Тем не менее ставить социал-демократов на одну доску с фашистами было несправедливо. Рассматривая социал-демократию как основную опору капитализма в рабочем движении и как главного противника коммунизма, Сталин считал, что все остальные течения в рабочем движении (анархизм, анархо-синдикализм, гильдийский социализм и так далее) являются, по сути, разновидностью того же социал-демократизма.
Однако Сталин под давлением реальной ситуации корректировал свою позицию. В 1926–1927 годах он уже выступает в поддержку тактики единого фронта с социал-демократами; правда, рассматривает эту тактику как метод агитации среди рабочих, доверяющих еще социал-демократии. Так, на заседании Президиума ИККИ Сталин говорил: «Коммунисты идут вообще в блоке с реформистскими вождями рабочих для того, чтобы стать руководящей силой внутри блока, а потом во всех массовых организациях рабочего класса, изолировав и изгнав оттуда реформистов». Подобный «разоблачительный» подход к социал-демократии был, естественно, присущ и многим документам Коминтерна, вышедшим в те годы. Он был присущ концепции «класс против класса», выдвинутой в 1927–1928 годах, которая, по сути, была заострена против социал-демократов и, в конечном счете, создавала препятствие для работы коммунистов в массах…

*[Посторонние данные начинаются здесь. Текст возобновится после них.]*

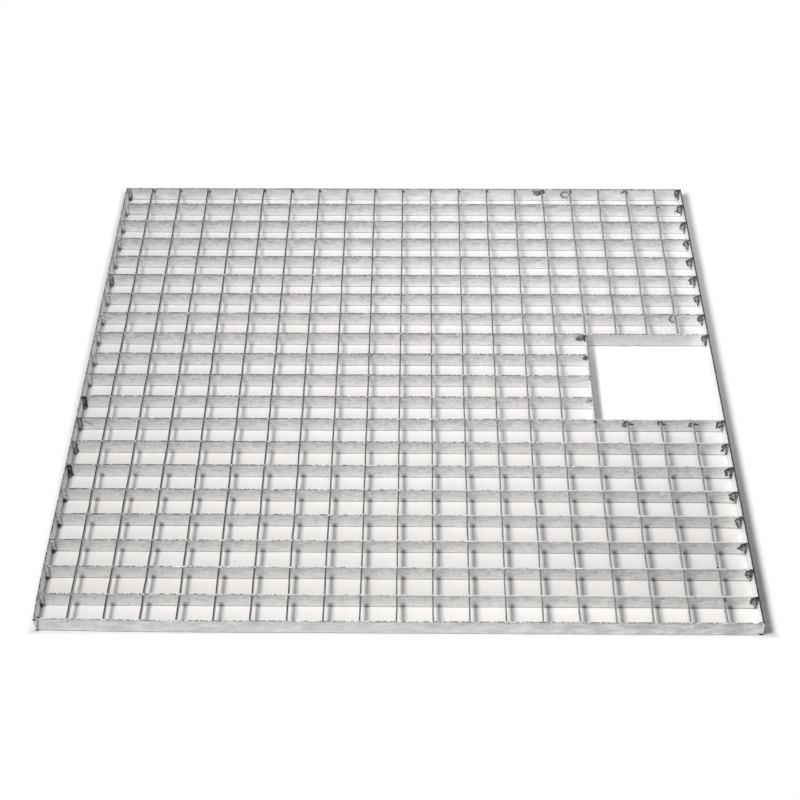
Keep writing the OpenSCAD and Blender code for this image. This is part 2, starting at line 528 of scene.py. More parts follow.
def flat_bar(rng, start, end, middle, thickness, low, high, bow, rag, bend=np.zeros_like):
    """A flat bar on edge along X, as one tube of fourteen-point rings.

    The section is an oblong with cut corners. Along the bar its middle wanders sideways by at
    most bow, on top of bend(place). Its upper edges fall back by ragged heights of at most
    rag(place) and its lower ones by a third of that. The lines of points on its faces sink in by at
    most FACE_DENT, so that the bar stays inside its plain outline.
    """
    along = np.linspace(start, end, int((end - start) / BAR_STEP) + 1)
    sway = bow * (0.8 * wander(rng, along, 26 * MM) + 0.2 * wander(rng, along, 7 * MM))[0]
    sway += bend(along)
    notches = np.clip(wander(rng, along, 4 * MM, 4), 0, 1) ** 2
    swells = 0.5 + 0.5 * wander(rng, along, 30 * MM, 4)
    edges = rag(along) * (0.75 * notches + 0.25 * swells)
    upper = high - edges[:2]
    lower = low + edges[2:] / 3
    shares = np.linspace(0, 1, 5)[:, None]
    dents = FACE_DENT * (0.5 + 0.5 * wander(rng, along, 14 * MM, 10))
    half = thickness / 2

    def face(side):
        """The five lines of points up one face: how far out each lies, and how high."""
        rise = (lower[side] + EDGE_CUT) * (1 - shares) + (upper[side] - EDGE_CUT) * shares
        return half - dents[5 * side:5 * side + 5], rise

    near_across, near_rise = face(0)
    far_across, far_rise = face(1)
    flat = np.full((1, len(along)), half - EDGE_CUT)
    across = np.concatenate([-near_across, -flat, flat, far_across[::-1], flat, -flat])
    rise = np.concatenate(
        [near_rise, upper[:1], upper[1:], far_rise[::-1], lower[1:], lower[:1]]
    )
    points = np.stack([np.broadcast_to(along, across.shape), middle + sway + across, rise], axis=-1)
    return points.transpose(1, 0, 2)[None]


def turned(points):
    """The same shape turned a quarter about Z, so that what lay along X lies along Y."""
    return np.stack([-points[..., 1], points[..., 0], points[..., 2]], axis=-1)


def lumps(rng, centres, reaches, leans, roughness=0.35, rings=7, corners=10):
    """Rough lumps, one tube each.

    A lump is a ball whose points are moved in and out by the mean of a few random waves over it,
    then stretched to its three reaches, leaned about Y and put at its centre. Its rings stop at
    LAST_RING above and below its middle, where flat faces close it.
    """
    rise = np.linspace(-1, 1, rings)[:, None] * LAST_RING
    turn = -2 * np.pi * np.arange(corners) / corners
    way = np.stack(
        [np.cos(rise) * np.cos(turn), np.cos(rise) * np.sin(turn), np.sin(rise) + 0 * turn], axis=-1
    )
    count = len(centres)
    waves = rng.normal(0, 2.4, (count, 5, 3))
    phases = rng.uniform(0, 2 * np.pi, (count, 1, 1, 5))
    bumps = np.cos(np.einsum("rcd,nwd->nrcw", way, waves) + phases).mean(axis=-1)
    local = way * (1 + roughness * bumps[..., None] * 2) * reaches[:, None, None]
    lean_x, lean_z = np.cos(leans)[:, None, None], np.sin(leans)[:, None, None]
    x = local[..., 0] * lean_x - local[..., 2] * lean_z
    z = local[..., 0] * lean_z + local[..., 2] * lean_x
    return np.stack([x, local[..., 1], z], axis=-1) + centres[:, None, None]


def bent_line(start, middle, end, count=14):
    """A line that leaves start towards middle and comes to end from it, as a parabola."""
    t = np.linspace(0, 1, count)[:, None]
    start, middle, end = (np.array(p) for p in (start, middle, end))
    return (1 - t) ** 2 * start + 2 * t * (1 - t) * middle + t ** 2 * end


def round_line(centre, across, up, sweep, count=16):
    """Part of an ellipse that stands in the XZ plane, from one angle to another."""
    angle = np.linspace(*sweep, count)
    still = np.zeros(count)
    return np.array(centre) + np.stack([across * np.cos(angle), still, up * np.sin(angle)], axis=-1)


def strand(line, thick, corners=6):
    """A thin run of metal: a circle carried along a line, thinner towards both ends.

    The circle lies square to the line: its first axis is square to the line and to STRAND_SIDE, and
    its second to the line and the first axis. Its radius swells from the ends by a half sine wave.
    """
    way = np.gradient(line, axis=0)
    way /= np.linalg.norm(way, axis=1, keepdims=True)
    first = np.cross(way, STRAND_SIDE)
    first /= np.linalg.norm(first, axis=1, keepdims=True)
    second = np.cross(way, first)
    share = np.linspace(0, 1, len(line))[:, None, None]
    radius = thick / 2 * (0.45 + 0.55 * np.sin(np.pi * share))
    turn = -2 * np.pi * np.arange(corners)[None, :, None] / corners
    ring = np.cos(turn) * first[:, None] + np.sin(turn) * second[:, None]
    return (line[:, None] + radius * ring)[None]


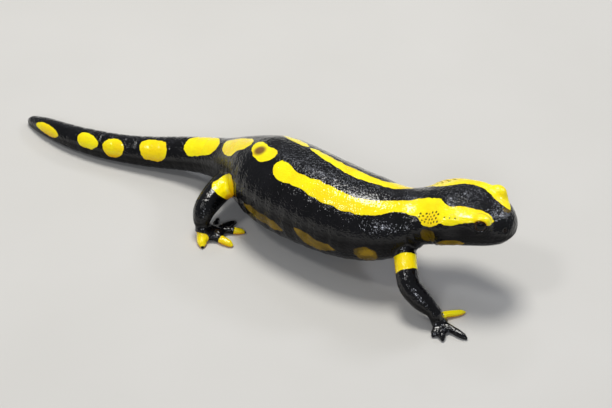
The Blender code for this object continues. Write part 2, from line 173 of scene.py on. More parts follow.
# Pores of the parotoid glands, in rows: degrees from the top, distance from the snout of the first pore,
# where the row stops, and the pores' radius
PORE_ROWS = (
    (38, 19.4, 25.2, 0.3), (44, 18.7, 25.2, 0.3), (48, 14.2, 18.0, 0.2), (50, 19.3, 25.2, 0.3),
    (55.5, 18.5, 25.2, 0.3),
)
PORES_IN_ROW = 6
PORE_STEP = 1.3
PORE_DEPTH = 0.2
# Eyes: distance from the snout, and outward and up from the line through the body
EYE_AT = 8.1
EYE_OUT = 6.9
EYE_UP = 4.1
EYE_RADIUS = 2.2
# Where an eye looks: shares of forward, outward and up
GAZE = (0.28, 0.94, 0.20)
# Half length and half height of the opening between the lids
EYE_OPENING = (2.0, 1.6)
LID_THICKNESS = 0.36
# Shares of the opening: where the skin climbs to the lid's rim, where the lid leaves the eyeball and where
# its shaping fades out
LID_EDGE = (0.98, 1.14)
LID_ENDS = (1.2, 1.6)
LID_FADES = (1.7, 2.2)
# A lid's shaping goes no further out than this from the eyeball's surface
LID_HEIGHT = 2.0
# How deep the skin lies under the eyeball's surface in the opening
UNDER_EYE = 0.25
# The cornea's bulge as a share of the radius, and how far forward it starts and is full, where 1 is foremost
CORNEA_BULGE = 0.05
CORNEA_RIM = (0.72, 0.98)
# The skin round the eyes is softened between these distances from their centres
ORBIT_FROM = 2.75
ORBIT_REACH = 4.8
ORBIT_ROUNDS = 12

# The two stripes of the back, from the head to the hip: distance from the snout, and the stripe's edges in
# degrees from the top, positive to the right
RIGHT_STRIPE = (
    (5.5, 35, 43), (5.9, 31, 46), (6.6, 27, 47), (7.6, 23, 46), (9.2, 23, 47), (10.4, 25, 50), (11.6, 25, 53),
    (12.6, 25, 54), (14.2, 25, 59), (15.2, 28, 61), (16.4, 30, 61), (17.6, 26, 59), (18.4, 20, 61),
    (19.2, 13, 62), (21.5, 9, 63), (23.8, 5, 63), (24.8, 5, 58), (25.4, 5, 47), (26.0, 6, 41), (27.2, 9, 41),
    (28.2, 10, 38),
    (30.7, 12, 34), (33.4, 16, 36), (36.0, 20, 41.5), (38.0, 22.5, 44), (42.0, 24, 46), (44.5, 24, 46),
    (47.3, 22, 44), (50.2, 21, 44), (53.4, 20.3, 41.7), (56.7, 22.7, 39.4), (59.9, 22.8, 39.2),
    (61.9, 20.8, 40.2), (63.9, 18.8, 40.2), (65.3, 16.8, 39.2), (66.6, 17, 35.5), (67.4, 20.5, 31),
    (67.8, 25, 27),
)
LEFT_STRIPE = (
    (3.4, -30, -22), (4.2, -42, -18), (5.6, -52, -16), (7.6, -52, -18), (9.6, -52, -24), (12.0, -56, -29),
    (14.8, -61, -29), (17.0, -61, -25), (18.4, -62, -19), (20.6, -63, -21), (23.0, -62, -32),
    (24.4, -58, -42), (25.2, -52, -48),
)
LEFT_STRIPE_TRUNK = (
    (27.4, -53, -46), (28.4, -53, -34), (29.8, -50, -25), (31.6, -46, -17), (33.2, -40, -12), (35.4, -27, -9),
    (38.0, -21.5, -7.5), (41.0, -21, -7), (44.0, -21.5, -6.5), (47.3, -23.5, -6.5), (50.5, -22.5, -8),
    (54.5, -23.5, -10.5), (58.8, -25, -13.5), (62.4, -27, -17.5), (64.4, -26, -19.5), (65.4, -24, -21),
)
LEFT_STRIPE_REAR = (
    (66.4, -25, -22), (68.5, -30, -19), (71.0, -34, -20), (73.5, -36, -21), (76.0, -35, -25),
    (77.6, -31, -28),
)
# Outlines of the spots on the hip and the tail: distance from the snout and angle
HIP_HEART = (
    (77.5, 23), (78.9, 13), (78.4, 4), (75.4, 6), (73.5, 9), (71.9, 7), (70.1, 11), (69.6, 20), (70.8, 28),
    (72.4, 32), (75.1, 30),
)
TAIL_WEDGE = (
    (92.9, 31), (93.9, 9), (90.9, 1), (86.7, -1), (82.7, 0), (80.2, 14), (81.2, 25), (83.7, 31), (85.2, 42),
    (88.4, 45), (91.6, 39),
)
TAIL_SLANT = (
    (109.4, 38), (109.4, 8), (108.0, -14), (104.3, -30), (99.6, -16), (97.0, 8), (95.9, 26), (97.8, 47),
    (101.8, 57), (107.4, 61),
)
TAIL_SQUARE = (
    (124.8, 44), (124.6, 18), (122.4, 3), (119.2, 5), (116.3, 18), (115.5, 57), (117.2, 87), (120.4, 91),
    (123.5, 80),
)
TAIL_ROUND = (
    (136.7, 61), (136.2, 31), (134.0, 14), (131.4, 18), (129.7, 45), (130.1, 79), (132.4, 101), (135.0, 97),
)
TAIL_FOURTH = (
    (145.3, 51), (145.1, 24), (143.4, 11), (140.5, 21), (138.4, 40), (138.2, 64), (140.1, 84), (142.6, 85),
    (144.5, 75),
)
TAIL_LAST = (
    (162.6, 54), (160.8, 33), (157.0, 30), (153.6, 47), (151.8, 67), (153.2, 88), (155.8, 98), (159.3, 87),
    (161.9, 75),
)
# The tail's spots are drawn this much smaller
TAIL_INSET = 0.14
# The far side of the tail, which the photograph doesn't show
FAR_TAIL_SPOTS = (
    ((92.0, -70), (95.0, -62), (99.0, -66), (101.0, -86), (97.0, -100), (92.6, -94)),
    ((108.6, -72), (112.0, -64), (115.0, -78), (114.0, -104), (110.0, -106), (108.0, -90)),
    ((124.0, -70), (128.0, -62), (131.0, -80), (129.0, -106), (124.6, -100)),
    ((146.0, -66), (150.0, -60), (153.6, -80), (150.6, -104), (146.0, -98)),
)
BRIGHT_PATCHES = (
    HIP_HEART, TAIL_WEDGE, TAIL_SLANT, TAIL_SQUARE, TAIL_ROUND, TAIL_FOURTH, TAIL_LAST, *FAR_TAIL_SPOTS,
)
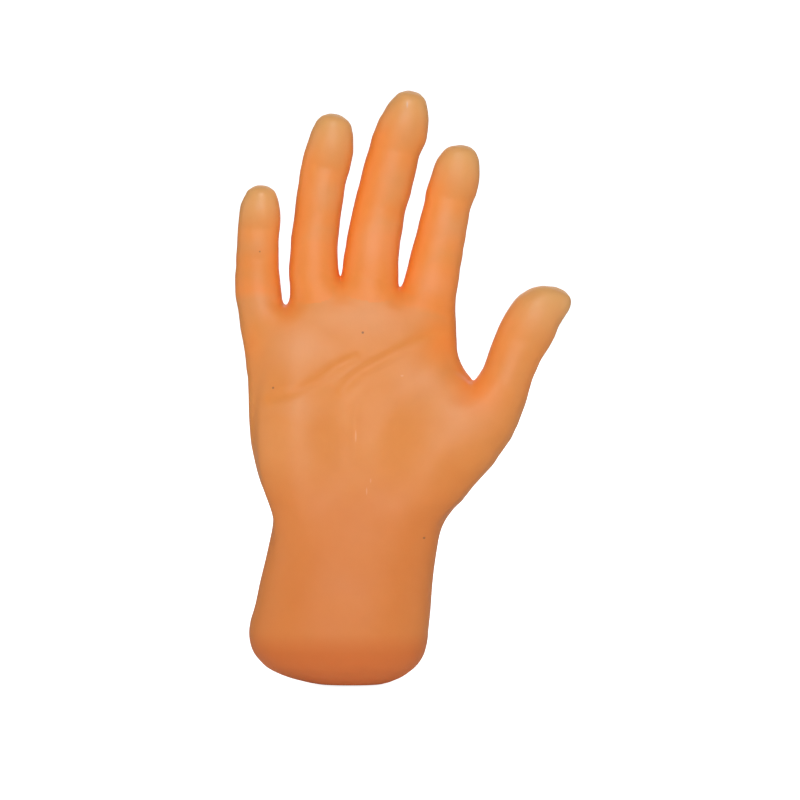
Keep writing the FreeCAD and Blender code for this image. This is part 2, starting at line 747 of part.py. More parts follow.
def add_fork(body, length, width, radius, block_top):
    half_slot = dim("tongue_w") / 2 + dim("side_gap")
    pad(body, circle(new_sketch(body, "YZ"), radius, 0.0, length), width, symmetric=True)
    pad(body, rectangle(new_sketch(body, "YZ"), -radius, radius, block_top - 0.5, length),
        width, symmetric=True)
    pocket(body, rectangle(
        new_sketch(body, "XZ"), -half_slot, half_slot,
        length - radius - dim("end_gap"), length + radius + 1.0))
    pocket(body, circle(new_sketch(body, "YZ"), dim("pin_radius") + PRESS_FIT, 0.0, length))


def hinge_pin(node, digit, point, width):
    across = digit_axes(digit)[1]
    body = new_body(node)
    pad(body, circle(new_sketch(body, "XY"), dim("pin_radius")), width - PIN_SHORT)
    start = point - across * (width.number / 2 - PIN_SHORT / 2)
    body.Placement = frame_of(start, across, DEPTH)
    keep(body, node)


def finger_links(name):
    distal, middle, _ = (digit_point(name, station) for station in FINGERS[name]["hinges"])
    width, radius = dim(f"{name}_fork_w"), dim(f"{name}_hinge_r")
    distal_width, distal_radius = dim(f"{name}_distal_fork_w"), dim(f"{name}_distal_hinge_r")
    link(f"proximal_link_{name}", width, radius, radius)
    hinge_pin(f"middle_pin_{name}", name, middle, width)
    link(f"middle_link_{name}", distal_width, distal_radius, radius)
    hinge_pin(f"distal_pin_{name}", name, distal, distal_width)
    link(f"distal_link_{name}", distal_width, distal_radius, distal_radius)


for name in FINGERS:
    finger_links(name)

# ================================================================ thumb
BASE_POINT = Vector(56.4, size("thumb_axis_y"), 138.97)  # a point on the base axis
BASE_ALONG, BASE_ACROSS = lean_axes(size("thumb_lean"))
# heights (z) of stations on the base axis
BARREL_Z = (100.0, 115.0)
LUGS_Z = ((92.5, 99.4), (115.6, 122.5))
THUMB_DISCS_Z = (99.47, 115.07)
PIVOT_PIN_Z = (92.0, 123.5)
BORE_Z = 80.0  # the bore's cutting tool starts here
LUG_ROOM_Z = (84.0, 99.95, 115.05)  # lower room from and to, upper room from

TIP_HINGE = digit_point("thumb", THUMB["hinge"])
THUMB_ALONG, THUMB_ACROSS = digit_axes("thumb")
TIP_HINGE_FRAME = frame_of(TIP_HINGE, THUMB_ALONG, THUMB_ACROSS)


def on_axis(z):
    return BASE_POINT + BASE_ALONG * ((z - BASE_POINT.z) / BASE_ALONG.z)


def axis_length(z0, z1):
    return (on_axis(z1) - on_axis(z0)).Length


def on_base(point):
    """Placement with Z along the thumb's base axis."""
    return frame_of(point, BASE_ALONG, WIDTH)


def thumb_bracket():
    """Two lugs on the base axis, joined by a strap that laps the palm frame."""
    arm_reach, strap_width, strap_reach = 14.0, 16.0, 23.0
    strap_t = dim("frame_front_y") - dim("thumb_axis_y")
    parts = []
    for z0, z1 in LUGS_Z:
        start, height = on_axis(z0), axis_length(z0, z1)
        parts.append(cylinder("lug", dim("barrel_r"), height, on_base(start)))
        parts.append(box("arm", arm_reach, strap_t, height,
                         on_base(start - BASE_ACROSS * arm_reach)))
    bottom, top = LUGS_Z[0][0], LUGS_Z[1][1]
    parts.append(box("strap", strap_width, strap_t, axis_length(bottom, top),
                     on_base(on_axis(bottom) - BASE_ACROSS * strap_reach)))
    solid = fuse("thumb_bracket_solid", parts)
    tools = [cylinder("bore", dim("thumb_pin_r") + PRESS_FIT, 60.0, on_base(on_axis(BORE_Z)))]
    turn = Rotation(WIDTH, -90)  # local Z to +Y
    for x, z in THUMB_SCREWS:
        place = Placement(Vector(x, -12.0, z), turn)
        tools.append(cylinder("hole", dim("screw_hole_r"), 30.0, place))
    keep(cut("thumb_bracket", solid, fuse("thumb_bracket_tools", tools)), "thumb_bracket")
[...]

Конечно, ряд выдающихся коммунистов видел ущербность установок типа «класс против класса», «единый фронт снизу» и так далее. В частности, К. Цеткин на VI Пленуме ИККИ в 1926 году говорила: «Рабочие не могут понять такой двойственности, когда товарищ говорит ему как члену профсоюза: «Приди в мои объятья, товарищ пролетарий; да здравствует единый фронт в профсоюзах», а как члену социал-демократической партии: «Ты — фашист, предатель, я тебя хвачу по башке».
И всё же, к сожалению, преобладающей была тенденция рассматривать социал-демократов как предателей, которых нужно разоблачать и изолировать от трудящихся. Сталин ставил вопрос жестко: без разгрома социал-демократии нечего и думать о диктатуре пролетариата. «Если внутри рабочего класса имеются две конкурирующие партии одинаковой силы, то даже при благоприятных внешних условиях невозможна прочная победа». При таком подходе объединить усилия в борьбе с фашизмом коммунистам и социал-демократам, конечно, было трудно.